Dark Souls 3 Review: Kills and Skills
I’ve always said that once you go beyond the follow-up sequel, any new installment to a game or film is for the longtime fan above anything else. I think this is very apparent in FromSoftware’s “Dark Souls 3,” which will release on multiple platforms later this month.
While the game offers fewer surprises than the sequel, I think fans of the series will find exactly what they are looking for in the famously brutal RPG series.
“Dark Souls 3” offers up many of the same fan-favorite scenarios that have made the franchise so popular with players, and while it does suffer from a few technical difficulties on consoles, none of them were enough to steer players away from jumping in at the start. The developers have already prepared a day-one patch for the game on platforms, and any leftover issues are already on the chopping block.
“Dark Souls 2” was a rejuvenation for the franchise, featuring stoic environments filled with overpowered beasts and ghouls. You’ll find the same beautiful scenes and haunting corridors in the new game, but they are more of a continuation than a reinvention.
The game’s designer, Hidetaka Miyazaki, has done a wonderful job in creating a dark and ominous presence throughout the entire game. From start to finish you are thrust into game that was carefully designed to stop you from continuing on your path, offering just enough hope of succeeding that you want to keep playing from bonfire to bonfire.
Players will once again take on the role of a reincarnated warrior in “Dark Souls 3”. Which type of character you choose will have a huge impact on how you will fight in battle. If you are new to series and find that it’s just impossible to move forward in the beginning, remember this tidbit and try out a few different classes. Not giving up in the face of adversity is really the best advice anyone can give to new players.
No matter what you choose, most of the game is dodging attacks and rolling about on the floor at first. You are underpowered and weak in the beginning, another trademark of the franchise, and the game is meant to be exceedingly difficult for everyone. “Dark Souls 3” is a learning curve brought to virtual-life, stubborn players will find themselves respawning at bonfire camps again and again, until they finally play by the rules of the developers.
While the new installment is very much the same mechanics and experience as “Dark Souls 2,” it’s not an entire copy-and-paste job. The game does offer a few new tactics for former players to master, along with new fights and new storylines.
These new additions include new weapon skills that offer greater attacks and specialties. They aren’t exactly game-changing for the franchise, more like added flare for players that have mastered the standard gameplay mechanics defined in the first two installments.
Stat points will help you define your character throughout the game, broadening your arsenal and making the character more specialized. These stats will decide on how well you cast magic, handle swords and shields, or how mighty your hammer-swing is in the game. The game does let you reset these points, so if your bow skills turn out to be fruitless, you can reset them into something more advantageous.

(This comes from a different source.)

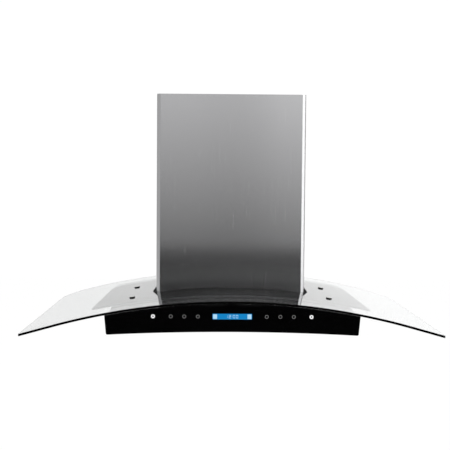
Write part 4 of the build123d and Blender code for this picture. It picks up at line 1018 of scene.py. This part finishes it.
def arched_edge(foot_z):
    """The fascia's lower edge between its corners, from left to right."""
    radius = (FASCIA_FOOT_HALF**2 + FASCIA_ARCH**2) / (2 * FASCIA_ARCH)
    centre_z = foot_z + FASCIA_ARCH - radius
    reach = FASCIA_FOOT_HALF - 4 * FASCIA_CORNER
    return [(x, centre_z + sqrt(radius**2 - x**2), 0) for x in edge_xs(reach)]


def upper_edge(foot_z):
    """The fascia's upper edge under the glass, from right to left, between its sloping sides."""
    slope = (FASCIA_TOP_HALF - FASCIA_FOOT_HALF) / (CROWN_Z - foot_z)
    side_x = FASCIA_TOP_HALF
    for _ in range(8):
        side_x = FASCIA_FOOT_HALF + slope * (glass_height(side_x, FASCIA_DEPTH) - foot_z)
    return [(-x, glass_height(x, FASCIA_DEPTH), 0) for x in edge_xs(side_x)]


def window(x, half_x, half_z, corner):
    """An outline about the line of the controls."""
    return rectangle(x - half_x, CONTROL_Z - half_z, x + half_x, CONTROL_Z + half_z, corner)


def make_fascia():
    """The black glass, with its arched foot and the opening for the display."""
    low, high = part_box("fascia_panel")
    left, right = ((x, low.z, FASCIA_CORNER) for x in (-FASCIA_FOOT_HALF, FASCIA_FOOT_HALF))
    outline = rounded([left, *arched_edge(low.z), right, *upper_edge(low.z)])
    opening = window(DISPLAY_X, DISPLAY_HALF_X, DISPLAY_HALF_Z, 1.2 * MM)
    bm = slab([outline, opening], 0, low.y - high.y, 0.4 * MM)
    piece = keep("fascia_glass", stand_up(bm, low.y))
    dress(weigh(smooth(piece)), "fascia_panel")


def make_display():
    """The lit panel in the opening, with a field at each end and a clock."""
    face_y = FASCIA_FACE_Y + DISPLAY_INSET
    halves = DISPLAY_HALF_X - DISPLAY_INSET, DISPLAY_HALF_Z - DISPLAY_INSET
    panel = slab([window(DISPLAY_X, *halves, 1.1 * MM)], 0, -DISPLAY_DEPTH, 0.2 * MM)
    piece = keep("display_panel", stand_up(panel, face_y))
    dress(smooth(piece), "display_window")
    bm = bmesh.new()
    for side in (-1, 1):
        x = DISPLAY_X + side * (DISPLAY_HALF_X - FIELD_HALF - FIELD_MARGIN)
        add_print(bm, window(x, FIELD_HALF, DISPLAY_HALF_Z - FIELD_MARGIN, 0.5 * MM))
    cursor = FIRST_FIGURE_X
    for figure in "12:00":
        cursor = add_figure(bm, figure, cursor, CONTROL_Z - FIGURE_HEIGHT / 2)
    piece = keep("display_figures", stand_up(bm, face_y))
    dress(piece, "display_window", PALE_LIGHT, printed=True)


def add_print(bm, outline):
    """A flat mark that stands a little out of the face it is on."""
    add(bm, slab([outline], PRINT_LIFT, -PRINT_LIFT))


def add_figure(bm, figure, x, z):
    """Draw a seven-segment figure and return where the next one starts."""
    if figure == ":":
        for share in (0.25, 0.65):
            low = z + share * FIGURE_HEIGHT
            add_print(bm, rectangle(x, low, x + STROKE, low + STROKE))
        return x + COLON_SPACE
    right, top = x + FIGURE_WIDTH, z + FIGURE_HEIGHT
    middle = (z + top - STROKE) / 2
    inner = right - STROKE
    upper = (middle + STROKE + STROKE_GAP, top - STROKE - STROKE_GAP)
    lower = (z + STROKE + STROKE_GAP, middle - STROKE_GAP)
    bars = {
        "a": (x, top - STROKE, right, top),
        "b": (inner, upper[0], right, upper[1]),
        "c": (inner, lower[0], right, lower[1]),
        "d": (x, z, right, z + STROKE),
        "e": (x, lower[0], x + STROKE, lower[1]),
        "f": (x, upper[0], x + STROKE, upper[1]),
        "g": (x, middle, right, middle + STROKE),
    }
    for letter in SEGMENTS[figure]:
        add_print(bm, rectangle(*bars[letter]))
    return right + FIGURE_SPACE


def make_touch_marks():
    """Printed rings: the two outer keys are lit, the six others grey."""
    for name, material, keys, radius, stroke in TOUCH_MARKS:
        bm = bmesh.new()
        for key in keys:
            x = TOUCH_XS[key] * MM
            rings = [circle(x, CONTROL_Z, size * MM) for size in (radius, radius - stroke)]
            add(bm, slab(rings, PRINT_LIFT, 0))
        piece = keep(name, stand_up(bm, FASCIA_FACE_Y))
        dress(piece, "fascia_panel", material, printed=True)


# ---- surroundings ----
WHITE = (1, 1, 1, 1)
FLOOR_Z = -0.95
FLOOR_HALF = 6.0
FLOOR_WHITE = 1.06  # to the eye
FLOOR_TONES = ((0.015, 0.85), (-2.4, -0.2))  # as it is mirrored, and at which y
WHITE_SHARE = 0.85  # of the floor that is plain white to the eye; the rest takes the shadow
SEEN_BY_METAL = 0.25  # of the white that metal sees through the glass in front of it
WORLD_WHITE = 1.02
AMBIENT = 0.75  # what reaches dull surfaces
# the studio as metal and glass mirror it
FRONT_TONES = (0.085, 0.01)  # past the card, below and above level
HIGH_TONE = 0.6  # what comes to that high up
LEFT_TONE, RIGHT_TONE = 0.58, 2.3
BACK_TONES = (0.98, 1.2)  # left and right, of the wall behind
EDGE_TONES = (0.55, 0.02)  # of that wall far to each side, in the cover's last edges
CARD_Y = -0.52
CARD_HALF = (0.55, 0.45)
CARD_MIDDLE_Z = 0.25
CARD_FOOT = (-0.085, -0.035)  # the card comes in between these heights
CARD_TONES = ((-0.1, 0.33), (-0.03, 0.245), (0.32, 0.64), (0.7, 0.9))  # heights and tones


def ray_kinds(tree):
    """Two flags: rays that carry on the camera's view, also through glass, and rays that mirror."""
    path = node(tree, "ShaderNodeLightPath").outputs
    unmirrored = spread(tree, path["Glossy Depth"], 1.0, SEEN_BY_METAL).clamp(SEEN_BY_METAL, 1.0)
    through = unmirrored * path["Is Transmission Ray"]
    plain = through.work("MAXIMUM", path["Is Camera Ray"])
    return plain, Term(tree, path["Is Glossy Ray"]) * (plain * -1.0 + 1.0)


def grid(name):
    """A level square, a metre wide."""
    bm = bmesh.new()
    bmesh.ops.create_grid(bm, x_segments=4, y_segments=4, size=0.5)
    piece = keep(name, bm)
    return piece


def blend_surface(tree, share, surface, strength):
    """Put a shine over another surface, by a share."""
    shine = node(tree, "ShaderNodeEmission", {"Color": WHITE, "Strength": strength})
    mix = node(tree, "ShaderNodeMixShader", {0: share, 1: surface.outputs[0], 2: shine.outputs[0]})
    tree.links.new(mix.outputs[0], tree.nodes["Material Output"].inputs["Surface"])


def make_floor():
    """Pale and plain to the eye, and dark in front of the hood to what mirrors it."""
    floor = grid("floor")
    floor.data.transform(Matrix.Translation((0, 0, FLOOR_Z)) @ Matrix.Scale(2 * FLOOR_HALF, 4))
    material, tree, shader = finish("pale_floor", (0.85, 0.85, 0.85), 0.9)
    plain, mirroring = ray_kinds(tree)
    mirrored = ease(tree, object_axes(tree)["Y"], *FLOOR_TONES)
    strength = plain * FLOOR_WHITE + mirroring * mirrored
    blend_surface(tree, plain * WHITE_SHARE + mirroring, shader, strength)
    floor.data.materials.append(material)


def mirrored_studio(tree):
    """What metal and glass mirror: dark low in front, a pale wall behind, a bright right side."""
    way = node(tree, "ShaderNodeTexCoord").outputs["Generated"]
    x, y, z = node(tree, "ShaderNodeSeparateXYZ", {0: way}).outputs
    front = ease(tree, z, FRONT_TONES, (-0.06, 0.03)) + ease(tree, z, (0.0, HIGH_TONE), (0.35, 0.7))
    sides = spread(tree, x, LEFT_TONE, RIGHT_TONE, -0.5, 0.5)
    back = spread(tree, x, *BACK_TONES, -0.17, 0.22)
    back = back * ease(tree, x, (1.0, EDGE_TONES[1]), (0.3, 0.45))
    back = back * ease(tree, x, (EDGE_TONES[0], 1.0), (-0.45, -0.3))
    mirrored = front + (sides - front) * ease(tree, y, (0.0, 1.0), (-0.8, -0.3))
    return mirrored + (back - mirrored) * ease(tree, y, (0.0, 1.0), (0.08, 0.3))


def make_world():
    """White to the eye and through glass, a studio to metal, and even light to the rest."""
    world = bpy.data.worlds.new("studio")
    bpy.context.scene.world = world
    world.use_nodes = True
    tree = world.node_tree
    tree.nodes.clear()
    plain, mirroring = ray_kinds(tree)
    strength = plain * WORLD_WHITE + mirroring * mirrored_studio(tree)
    strength = strength + (plain + mirroring) * -AMBIENT + AMBIENT
    shine = node(tree, "ShaderNodeBackground", {"Color": WHITE, "Strength": strength})
    output = node(tree, "ShaderNodeOutputWorld")
    tree.links.new(shine.outputs[0], output.inputs["Surface"])
    world.cycles.sampling_method = "NONE"


def card_tone(tree, x, z):
    """The card's brightness: it rises with height, and differs a little from side to side."""
    tone = None
    for (low, dim), (high, bright) in zip(CARD_TONES, CARD_TONES[1:]):
        rise = spread(tree, z, 0.0, bright - dim, low, high)
        tone = tone + rise if tone else rise + dim
    tone = tone * ease(tree, x, (1.0, 1.24), (0.06, 0.13))
    return tone * ease(tree, x, (1.08, 1.0), (-0.1, -0.02))


def make_card():
    """A graded card close in front of the cover, which only mirroring surfaces see."""
    card = grid("graded_card")
    size = Matrix.Diagonal((2 * CARD_HALF[0], 2 * CARD_HALF[1], 1, 1))
    upright = Matrix.Translation((0, CARD_Y, CARD_MIDDLE_Z)) @ Matrix.Rotation(radians(90), 4, "X")
    card.data.transform(upright @ size)
    material, tree, _ = finish("graded_card", (0, 0, 0), 1.0)
    x, _, z = object_axes(tree)
    fade = ease(tree, Term(tree, x).work("ABSOLUTE"), (1.0, 0.0), (0.4, 0.52))
    fade = fade * ease(tree, z, (1.0, 0.0), (0.4, 0.68))
    fade = fade * ease(tree, z, (0.0, 1.0), CARD_FOOT)
    clear = node(tree, "ShaderNodeBsdfTransparent")
    blend_surface(tree, ray_kinds(tree)[1] * fade, clear, card_tone(tree, x, z))
    material.cycles.emission_sampling = "NONE"
    card.data.materials.append(material)


def softbox(name, place, target, size, power, mirrored=True):
    """A studio lamp with a wide face, turned to the hood."""
    lamp = bpy.data.lights.new(name, "AREA")
    lamp.shape = "RECTANGLE"
    lamp.size, lamp.size_y = size
    lamp.energy = power
    holder = link(name, lamp)
    holder.visible_glossy = mirrored
    holder.location = place
    way = Vector(target) - Vector(place)
    holder.rotation_euler = way.to_track_quat("-Z", "Y").to_euler()


def make_lights():
    """One lamp that metal mirrors, and two that it does not."""
    softbox("high_front_box", (0.3, -1.5, 1.9), (0, -0.3, 0.1), (1.6, 0.8), 22, mirrored=False)
    softbox("right_box", (2.0, -1.6, 0.4), (0, -0.2, 0.1), (1.0, 2.0), 10)
    softbox("left_front_box", (-1.9, -1.7, 0.6), (0, -0.2, 0.1), (0.5, 1.8), 14, mirrored=False)


def make_camera():
    """The camera of the photograph, as its vanishing lines give it."""
    camera = bpy.data.cameras.new("camera")
    camera.sensor_width = SENSOR_WIDTH
    camera.lens = FOCAL_PIXELS * SENSOR_WIDTH / IMAGE_WIDTH
    camera.shift_x = 0.5 - PRINCIPAL_POINT[0] / IMAGE_WIDTH
    camera.shift_y = PRINCIPAL_POINT[1] / IMAGE_WIDTH - 0.5
    camera.clip_start, camera.clip_end = 0.05, 100
    forward = Vector((sin(YAW) * cos(PITCH), cos(YAW) * cos(PITCH), -sin(PITCH)))
    right = Vector((cos(YAW), -sin(YAW), 0))
    level = Matrix((right, right.cross(forward), -forward)).transposed()
    axes = level @ Matrix.Rotation(-ROLL, 3, "Z")
    holder = link("camera", camera)
    holder.matrix_world = Matrix.Translation(EYE) @ axes.to_4x4()
    bpy.context.scene.camera = holder


# ---- the scene ----
paint_nodes()
make_glass_and_gasket()
make_caps()
make_front_cover()
make_cover("lower_chimney", "chimney_cover_lower", LOWER_LIP)
make_cover("upper_chimney", "chimney_cover_upper", UPPER_LIP)
make_fascia()
make_display()
make_touch_marks()
make_small_screws()
for side in ("left", "right"):
    make_baffles(side)
    make_latch_spring(side)
make_lenses()
finish_nodes()
make_floor()
make_card()
make_world()
make_lights()
make_camera()

bpy.context.scene.view_settings.view_transform = "Standard"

While the game isn’t open-world by any means, the divergent paths are rewarding. Secret areas, side-quests and general adventuring are well rewarded in the new installment, and only add to the fun of the main story.
Just like previous games, most of the larger bosses are well crafted, tricky and horribly unfair at first. The game does a great job at mixing up the fights, giving some bosses well formulated attacks and others a more sporadic style that hides their weaknesses.
How diverse the bosses are I think depends on you meticulousness. While you may fight similar boss-battles later on in the game, the level deign and differences in armor and player class does offer some variety.
Anyone could jump into “Dark Souls 3,” the story doesn’t need any previous knowledge going in. The designers did add a few easter-eggs, references and returning themes from previous games though, as a hidden treat for anyone that has played the previous two titles.
All in all, a well paced playthrough could easily hit the 35+ hour mark. You could rack up more beyond that if you search out the most secretive weapons and boss battles.
As a third-installment the game offers more “Dark Souls” content, while that may seem overly simplistic at first. “Dark Souls 2” already struck a chord with players and switching up the formula too much wouldn’t make sense from a design standpoint. The second-installment proved to be a hit with fans, so I think keeping the core gameplay mostly “as-is” was a choice not a crutch, and I think that freed up development to improve the level design and side-missions in the new game.
As I mentioned before I think third-installments are built for the predetermined fanbase, and overall I think that fans will enjoy slashing their way through everything that “Dark Souls 3” has to offer.